Objective >>
Starting from the line containing "Vector(map(max, high, point))", write out every remaining line exactly, the last one included.

Information supplied >>
--*--

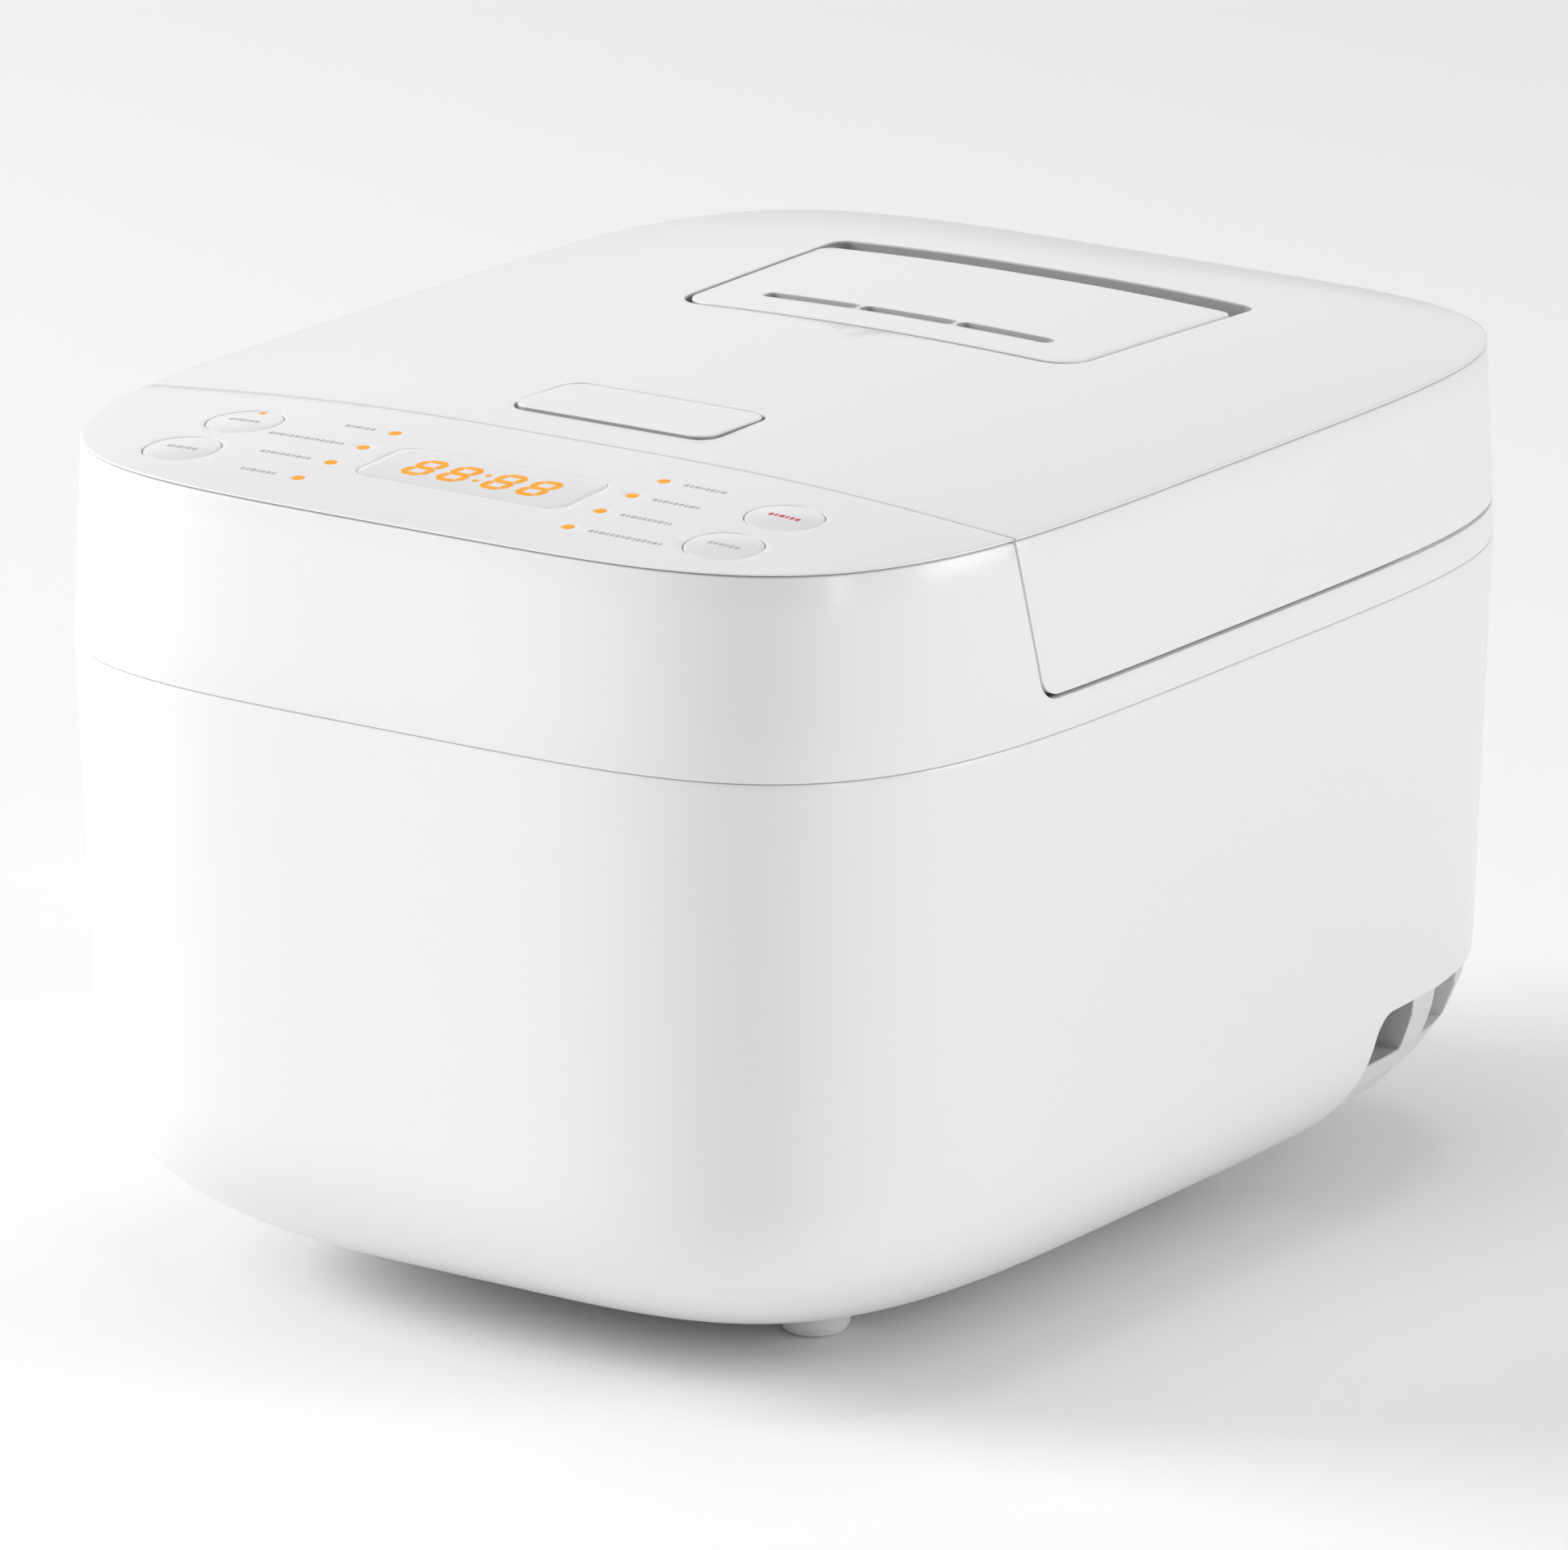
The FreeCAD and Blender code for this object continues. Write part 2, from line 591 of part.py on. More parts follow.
def hinge():
    pin = primitive("Part::Cylinder", "hinge_pin",
                    {"Radius": "pin_radius", "Height": "2 * knuckle_end"},
                    ("-knuckle_end", "hinge_y", "hinge_z"))
    pin.Placement.Rotation = FreeCAD.Rotation(Vector(0, 1, 0), 90)
    keep("hinge_pin", pin)
    spring = coil(5.0, 0.9, 15, -20.4, 20.4, 0, 0)
    spring.Placement = FreeCAD.Placement(Vector(0, size("hinge_y"), size("hinge_z")),
                                         FreeCAD.Rotation(Vector(0, 1, 0), 90))
    from_shape("hinge_spring", spring)


# ---------------------------------------------------------------- control panel


def edge_lip(y_low, y_high):
    """A locating lip under a cap plate, just inside the wall."""
    outside = size("wall") + size("lip_gap")
    lip = upper_hull(outside).cut(upper_hull(outside + size("lip_thick")))
    return lip.common(block((-FAR, y_low, WALL_HIGH - size("lip_deep")), (FAR, y_high, CAP_LOW + 0.3)))


def cap_plate():
    """The crowned top, before it is split into panel and lid."""
    return UPPER.cut(TOP_INSIDE).common(slab(CAP_LOW, 250))


def key_places():
    return {"menu_key": (-1, "key_y_rear"), "timer_key": (-1, "key_y_front"),
            "start_key": (1, "key_y_rear"), "cancel_key": (1, "key_y_front")}


def lamp_places():
    rows = [size("lamp_y") - index * size("lamp_pitch") for index in range(4)]
    return [(side * size("lamp_x"), y) for side in (-1, 1) for y in rows]


def window_pad(grow, low, high):
    half_x, half_y = size("window_x") / 2 + grow, size("window_y") / 2 + grow
    y = size("window_centre")
    return pad(-half_x, half_x, y - half_y, y + half_y, low, high, size("window_corner") + grow)


def fascia(cap):
    edge = size("panel_seam") - 0.3
    plate = cap.common(block((-FAR, -FAR, 0), (FAR, edge, 250)))
    plate = plate.fuse(edge_lip(-FAR, -100))
    key_hole = size("key_radius") + size("key_gap")
    for side, row in key_places().values():
        plate = plate.cut(rod(key_hole, 150, 250, side * size("key_x"), size(row)))
    for x, y in lamp_places():
        plate = plate.cut(rod(size("lamp_radius"), 150, 250, x, y))
    return from_shape("fascia", plate.cut(window_pad(0.15, 150, 250)))


def keys():
    raised = UPPER.translated(Vector(0, 0, size("key_raise")))
    for name, (side, row) in key_places().items():
        x, y = side * size("key_x"), size(row)
        top = rod(size("key_radius"), 187.4, 250, x, y).common(raised)
        flange = rod(size("key_radius") + 1.2, 187.4, 188.8, x, y)
        stem = rod(2.0, 186.4, 188, x, y)
        from_shape(name, top.fuse([flange, stem]))


def display():
    """The window and what stands on the control board behind the panel."""
    window = window_pad(0.0, 190.0, 250).common(UPPER)
    from_shape("display_window", window)
    base_z = size("board_z") + size("board_thick")
    half_x, half_y = size("window_x") / 2 - 1.5, size("window_y") / 2 - 0.5
    y = size("window_centre")
    from_shape("display_module", block((-half_x, y - half_y, base_z), (half_x, y + half_y, 189.8)))
    chip, tall = 1.5, 1.9
    lamps = [rod(size("lamp_radius"), base_z + tall + 0.1, 250, x, y).common(UPPER) for x, y in lamp_places()]
    from_shape("lamp_lenses", Part.Compound(lamps))
    chips = []
    for x, y in lamp_places():
        chips.append(block((x - chip, y - chip, base_z), (x + chip, y + chip, base_z + tall)))
    from_shape("lamp_chips", Part.Compound(chips))
    switches = []
    for side, row in key_places().values():
        x, y = side * size("key_x"), size(row)
        body = block((x - 3, y - 3, base_z), (x + 3, y + 3, 183.5))
        switches.append(body.fuse(rod(1.7, 183, 185.4, x, y)))
    from_shape("key_switches", Part.Compound(switches))


def control_board():
    """The board behind the panel, its tray and the screws that hold them together."""
    low, high = size("board_z"), size("board_z") + size("board_thick")
    screw_holes = [(x, y) for x in (-56, 56) for y in (-128, -96)]
    screw, head, post, tray_low = 1.5, 2.8, 4.0, 166.0
    board = pad(-80, 80, -136, -90, low, high, 3.0).common(upper_hull(size("wall") + 1.5))
    tray = pad(-84, 84, -138, -90, tray_low, tray_low + 2, 3.0).common(upper_hull(size("wall") + 0.6))
    screws = []
    for x, y in screw_holes:
        board = board.cut(rod(screw + 0.2, 100, 200, x, y))
        tray = tray.fuse(rod(post, tray_low, low, x, y)).cut(rod(screw, tray_low + 2.5, 200, x, y))
        screws.append(rod(screw, tray_low + 4, high + 0.1, x, y).fuse(rod(head, high, high + 1.5, x, y)))
    from_shape("control_board", board)
    from_shape("board_tray", tray)
    from_shape("board_screws", Part.Compound(screws))


# ---------------------------------------------------------------- lid


def hinge_room(radius):
    """The room the lid leaves round the hinge block."""
    half = size("block_half") + 1.0
    y, z = size("hinge_y"), size("hinge_z")
    return cross_rod(radius, -half, half, y, z).fuse(block((-half, y - radius, 120), (half, FAR, z)))


def lid_skirt():
    space = lid_space(0.0, size("lid_bottom"))
    ring = UPPER.cut(UPPER_INSIDE).common(slab(0, WALL_HIGH)).common(space)
    thick = 2.0
    high = WALL_HIGH - 1.0
    low = size("lid_bottom") + 5.0
    points = [(seam_at(high), high), (seam_at(high, thick), high),
              (seam_at(low, thick), low), (seam_at(low), low)]
    front = side_prism(points).common(upper_hull(1.0))
    sill = side_prism([(seam_at(low), low + 1), (seam_at(low) + 2.6, low + 1), (seam_at(low) + 2.6, low - 5),
                       (seam_at(low) + 1.4, low - 5)])
    sill = sill.common(upper_hull(1.0)).common(space)
    skirt = ring.fuse([front, sill]).cut(latch_slot(0.5)).cut(hinge_room(15.2))
    return from_shape("lid_skirt", skirt)


def vent_prism(front, rear, grow, front_corner, rear_corner, low, high=250.0):
    """An upright prism over the vent's plan, whose sides spread towards the rear."""
    half = size("vent_half") + grow
    near = half + size("vent_spread") * (front - size("vent_front"))
    far = half + size("vent_spread") * (rear - size("vent_front"))
    plan = [(-near, front), (near, front), (far, rear), (-far, rear)]
    corners = [Vector(x, y, low) for x, y in plan]
    face = rounded_face(corners, (front_corner, front_corner, rear_corner, rear_corner))
    return face.extrude(Vector(0, 0, high - low))


def vent_pocket(grow, low):
    """The well that the vent drops into."""
    return vent_prism(size("vent_front") - grow, size("vent_rear") + grow, grow, size("vent_corner") + grow,
                      size("vent_rear_corner") + grow, low)


def vent_cap(inset, low, high=250.0):
    """The vent cover's plan."""
    corner = size("vent_corner") - size("vent_gap") - inset
    rear_corner = max(size("vent_rear_corner") - size("vent_gap") - inset, 1.0)
    front, rear = size("vent_cap_front") + inset, size("vent_cap_rear") - inset
    return vent_prism(front, rear, -size("vent_gap") - inset, corner, rear_corner, low, high)


def release_pad(grow, low, high):
    half_x, half_y = size("release_half") + grow, size("release_depth") / 2 + grow
    y = size("release_y")
    return pad(-half_x, half_x, y - half_y, y + half_y, low, high, size("release_corner") + grow)


def lid_top(cap):
    edge = size("panel_seam") + 0.3
    plate = cap.common(block((-FAR, edge, 0), (FAR, FAR, 250)))
    hinge_gap = block((-62, 60, 0), (62, FAR, 250))
    lip = edge_lip(-60, FAR).cut(hinge_gap)
    pocket = vent_pocket(size("pocket_wall"), size("vent_floor") - 2).common(upper_hull(1.0, -1.0))
    plate = plate.fuse([lip, pocket]).cut(vent_pocket(0.0, size("vent_floor")))
    plate = plate.cut(rod(size("steam_radius") + 2.2, 150, 200, 0, size("steam_y")))
    plate = plate.cut(release_pad(size("release_gap"), 150, 250))
    y, z = size("hinge_y"), size("hinge_z")
    low, high = size("block_half") + 1.5, size("knuckle_end") - 1.0
    for side in (-1, 1):
        ends = sorted((side * low, side * high))
        knuckle = cross_rod(5.5, ends[0], ends[1], y, z)
        web = block((ends[0], y - 5.5, z), (ends[1], y + 5.5, 194)).common(upper_hull(2.9, -0.5))
        plate = plate.fuse([knuckle, web])
    plate = plate.cut(cross_rod(size("pin_radius") + size("running_fit"), -FAR, FAR, y, z))
    return from_shape("lid_top", plate.cut(hinge_room(15.2)))


def lid_liner():
    """The lid's inner cover, with the recess over the pot and the steam tube."""
    low = size("lid_bottom") + 1.0
    plate = upper_hull(size("wall") + 0.3).common(lid_space(3.0, low)).common(slab(low, low + 2.2))
    y = size("pot_y")
    radius = size("recess_radius")
    roof = size("roof_height")
    cup = rod(radius + 1.6, low, roof + 2, 0, y)
    liner = plate.fuse(cup).cut(rod(radius, 100, roof, 0, y))
    tube = rod(size("steam_radius") + 2.0, 161.0, size("vent_floor") - 0.4, 0, size("steam_y"))
    liner = liner.fuse(tube).cut(rod(size("steam_radius"), 100, 250, 0, size("steam_y")))
    return from_shape("lid_liner", liner.cut(hinge_room(16.0)))


def lid_inner_parts():
    """The inner lid, with its ring of steam holes, and the seal that meets the pot's flange."""
    disc = turned("inner_lid_disc",
                  [("0", "159.4"), ("70", "159.4"), ("78", "158.4"), ("recess_radius - 2", "158.4"),
                   ("recess_radius - 2", "159.4"), ("79", "159.4"), ("71", "160.4"), ("0", "160.4")],
                  ("0", "pot_y"))
    holes = []
    for index in range(6):
        angle = math.radians(60 * index)
        x, y = 12 * math.cos(angle), 12 * math.sin(angle)
        holes.append(cylinder(f"steam_hole_{index}", "2", "10", (f"{x:.3f}", f"steam_y + {y:.3f}", "155")))
    keep("inner_lid", cut("inner_lid", disc, *holes))
    revolved("lid_gasket",
             [("flange_radius - 6", "flange_top + 0.3"), ("flange_radius - 0.5", "flange_top + 0.3"),
              ("flange_radius - 0.5", "158.4"), ("flange_radius - 3", "158.4"),
              ("flange_radius - 3", "flange_top + 1.9"), ("flange_radius - 6", "flange_top + 1.2")],
             ("0", "pot_y"))


def vent():
    hollow = vent_cap(2.0, 100).common(upper_hull(0.0, -2.2))
    cover = vent_cap(0.0, 186.0).common(UPPER).cut(hollow)
    reach, width = size("slot_length") / 2, size("slot_width") / 2
    y = size("slot_y")
    for index in (-1, 0, 1):
        x = index * size("slot_pitch")
        cover = cover.cut(pad(x - reach, x + reach, y - width, y + width, 100, 250, width * 0.9))
    from_shape("vent_cover", cover)
    floor = size("vent_floor")
    cup = vent_cap(2.3, floor + 2.6, 190.0).cut(vent_cap(4.0, floor + 4.2))
    spout = rod(size("spout_radius"), floor + 0.3, floor + 3, 0, size("steam_y"))
    cup = cup.fuse(spout).cut(rod(size("spout_radius") - 1.4, 100, 250, 0, size("steam_y")))
    from_shape("vent_cup", cup)
    revolved("vent_seal",
             [("spout_radius", "vent_floor + 0.3"), ("steam_radius + 6", "vent_floor + 0.3"),
              ("steam_radius + 5", "vent_floor + 2.6"), ("spout_radius", "vent_floor + 2.6")],
             ("0", "steam_y"))


def release():
    """The release button with its stem, the latch it moves, the bridge over the latch and the spring."""
    y = size("release_y")
    stem = size("stem_radius")
    low = size("roof_height") + 2
    high = low + 6.4
    hollow = release_pad(-1.8, 100, 250).common(upper_hull(2.0, -2.0))
    button = release_pad(0.0, 189.5, 250).common(UPPER).cut(hollow)
    from_shape("release_button", button.fuse(rod(stem, low + size("release_travel") + 0.4, 196, 0, y)))
    half_bar = 8.6
    bar = block((-half_bar, -79.3, low + 0.5), (half_bar, -48.0, low + 4.2))
    bar = bar.cut(block((-stem - 0.9, y - 8.6, 150), (stem + 0.9, y + 4.2, 200)))
    ahead = -0.25
    trim = side_prism([(seam_at(250, ahead), 250), (seam_at(100, ahead), 100), (FAR, 100), (FAR, 250)])
    from_shape("latch_slider", bar.common(trim))
    half_bridge, half_deep, leg = 14.0, 9.0, 3.0
    bridge = block((-half_bridge, y - half_deep, high - 1.6), (half_bridge, y + half_deep, high))
    for x in (-half_bridge, half_bridge - leg):
        bridge = bridge.fuse(block((x, y - half_deep, low), (x + leg, y + half_deep, high)))
    from_shape("latch_bridge", bridge.cut(rod(stem + size("running_fit"), 100, 250, 0, y)))
    from_shape("release_spring", coil(5.2, 0.5, 5, high, 193.6, 0, y))


# ---------------------------------------------------------------- build, check and write

outer_shell()
base_plate()
feet()
base_screws()
inlet_housing()
inlet_pins()
heating()
housing_supports()
power_electronics()
upper_housing()
deck()
hinge()
CAP = cap_plate()
fascia(CAP)
keys()
display()
control_board()
lid_skirt()
lid_top(CAP)
lid_liner()
lid_inner_parts()
vent()
release()
doc.recompute()

for item in doc.Objects:
    if "Invalid" in item.State or "Error" in item.State:
        raise SystemExit(f"{item.Name} is {item.State}")
for label, item in nodes.items():
    shape = item.Shape
    if shape.isNull() or not shape.isValid() or not shape.Solids:
        raise SystemExit(f"{label} has no valid shape")
    shape.exportStep(f"parts/{label}.step")
    bounds = shape.BoundBox
    print(f"{label:18s} {len(shape.Solids)} solids  {shape.Volume / 1000:8.2f} cm3  "
          f"x {bounds.XMin:7.1f} {bounds.XMax:7.1f}  y {bounds.YMin:7.1f} {bounds.YMax:7.1f}  "
          f"z {bounds.ZMin:6.1f} {bounds.ZMax:6.1f}")
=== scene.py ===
"""Looks of the rice cooker: fine casing, crowned top, keys, display and finishes round the CAD frame.

Lengths are in millimetres until a mesh is made; build() turns them into metres.
"""
import json
import math

import bmesh
import bpy
import numpy as np
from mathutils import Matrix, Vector


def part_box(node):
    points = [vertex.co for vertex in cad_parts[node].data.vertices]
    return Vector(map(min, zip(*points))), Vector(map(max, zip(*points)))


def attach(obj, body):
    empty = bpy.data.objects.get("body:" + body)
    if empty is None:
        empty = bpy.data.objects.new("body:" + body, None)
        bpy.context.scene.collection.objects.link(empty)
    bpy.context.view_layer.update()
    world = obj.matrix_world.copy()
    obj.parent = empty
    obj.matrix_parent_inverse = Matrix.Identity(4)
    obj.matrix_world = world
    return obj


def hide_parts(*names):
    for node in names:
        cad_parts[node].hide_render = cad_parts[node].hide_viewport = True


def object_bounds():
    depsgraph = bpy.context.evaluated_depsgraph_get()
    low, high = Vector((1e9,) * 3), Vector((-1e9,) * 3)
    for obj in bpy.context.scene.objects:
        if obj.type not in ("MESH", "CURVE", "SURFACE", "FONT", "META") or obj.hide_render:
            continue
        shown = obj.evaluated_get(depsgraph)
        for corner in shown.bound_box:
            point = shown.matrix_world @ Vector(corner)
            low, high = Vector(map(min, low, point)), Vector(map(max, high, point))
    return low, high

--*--

Solution for this problem >>
            low, high = Vector(map(min, low, point)), Vector(map(max, high, point))
    return low, high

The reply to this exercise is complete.